Following in the passage of the massive California Coastal program, alas, those ideologically committed to the belief that no development is good development gradually prevailed in the regulatory program. Ironically this resulted in: favoring the large and powerful developer over the small and financially weak; a hodgepodge of poorly designed projects, both large and small; a spate of inequitable decisions falling primarily on the economically defenseless and; a slowing down of resource preservation and restoration even to the point of interfering with the other agencies ability to carry out the policies they were charged with in the coastal legislation.

Does this make me a “liberal” on environmental matters? Not to a certain segment of the liberal environmental community.
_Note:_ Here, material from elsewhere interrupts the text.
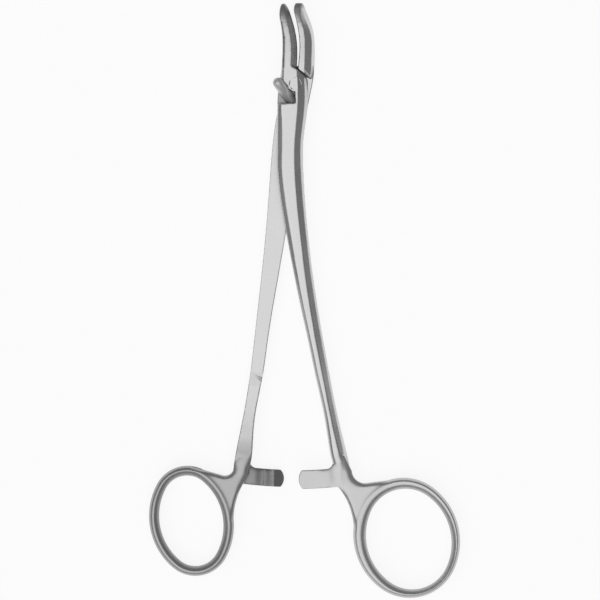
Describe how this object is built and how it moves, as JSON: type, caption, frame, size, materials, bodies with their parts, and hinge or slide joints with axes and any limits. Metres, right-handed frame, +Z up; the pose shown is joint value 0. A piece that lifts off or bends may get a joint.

I consider myself, if tags are necessary, more an environmental populist who believes that even in environmental matters the statement that I have made several times before that I believe should qualify every social, political, environmental and collective action we make, and perhaps individual actions as well:

“Why would anyone be morally bound or wish to be morally bound to a civil society that does not share the goal that its citizens deserve a fair distribution of wealth, income and power? If the civil society is not dedicated to that end what else could it possibly be dedicated to? What is freedom to those without wealth, income or power?”

Anything less is neither patriotic, good public policy nor moral.